August 7, 1964, the Commercial Service Company, Inc., as assignee of an account of the Richfield Oil Corporation, commenced an action in the Seattle District Justice Court against Drake Distributors, Inc., and Curtis N. Drake and wife, guarantors of the Drake corporate account, to recover sums allegedly due and owing. The notice and complaint were served upon the defendants which notice fixed the return date as August 27, 1964. August 12th, the defendants appeared by serving upon and leaving with the attorney for plaintiff a copy of their appearance. August 14th, the defendants filed with the Clerk of the Seattle District Justice Court the original notice of appearance which contained the plaintiff’s acknowledgment of service. The plaintiff’s attorney contacted the district justice court and was told that the trial had been set by the court for 1:30 p.m., September 29, 1964. No notice of the trial date was given to the attorney for defendants. When *192the defendants did not appear for trial on September 29, 1964, the plaintiff was granted a default judgment against the defendants.
October 21, 1964, the defendants received notice that judgment had been taken when a writ of garnishment was issued and served. Attorney for the defendants requested plaintiff’s attorney to voluntarily vacate the default judgment for the reason that the defendants were not in default but had served and filed an appearance. November 23, 1964, the request was refused. A formal motion was then made to vacate the default judgment. December 1, 1964, the district justice vacated the default judgment and granted defendants leave to answer the complaint. Plaintiff sought a review by certiorari to the superior court contending the default judgment was illegally vacated. The superior court sustained the justice court order which vacated the default judgment and granted defendants leave to answer. The plaintiff has appealed.

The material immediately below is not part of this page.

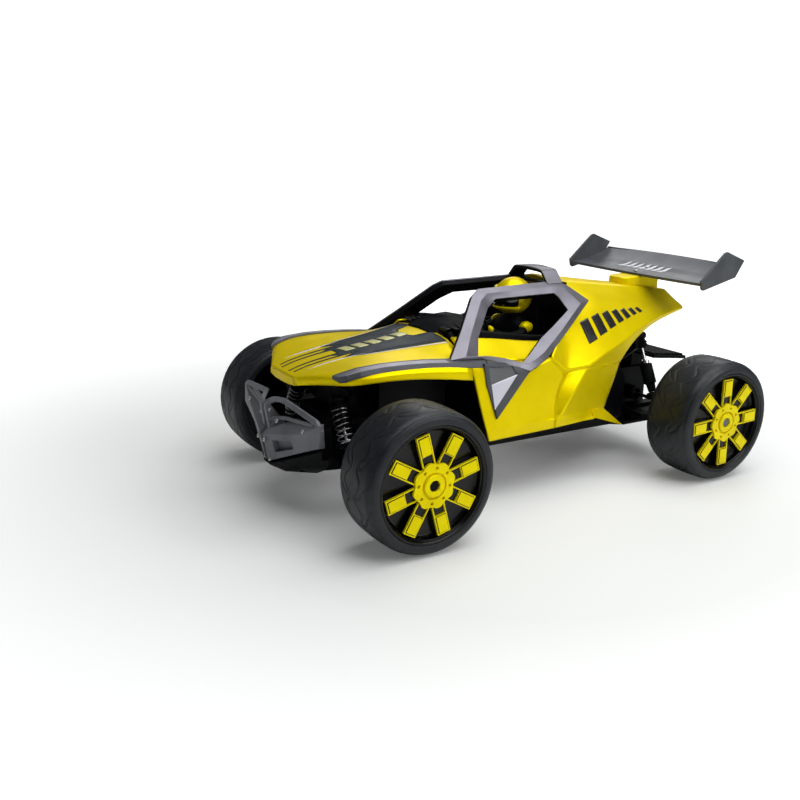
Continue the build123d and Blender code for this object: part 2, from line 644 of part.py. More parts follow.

Is an order vacating a default judgment and granting leave to answer the allegations of the complaint an 'appeal-able order?
Rule on Appeal 14, RCW vol. 0, provides, inter alia, follows:
Any party aggrieved may appeal to the supreme court in the mode prescribed in these rules from any and every of the following determinations, and no others, made by the superior court, or the judge thereof, in any 'action or proceeding:
(1) From the final judgment entered in any action or proceeding. . . .
(6) From any order affecting a substantial right in a civil action or proceeding, which either, (1) in effect determines the action or proceeding and prevents a final judgment therein; or (2) discontinues the action;
This court held in construing Rem. Rev. Stat. § 1716 (which statute was followed and abrogated by Rule on Appeal 14) that an appeal does not lie from an order vacat*193ing a default judgment for the reason that such an order does not determine the action or proceeding; it does not prevent a final judgment; it does not discontinue the action; and it is not a final judgment. Bishop v. Illman, 9 Wn.2d 360, 115 P.2d 151 (1941). See, also, Tatum v. Geist, 40 Wash. 575, 82 Pac. 902 (1905) and Dux v. Hostetter, 37 Wn.2d 550, 225 P.2d 210 (1950).
The cited cases are decisive of the issue here presented. The appeal is dismissed.
Rosellini, C. J., Hill and Hale, JJ., and Barnett, J. Pro Tern., concur.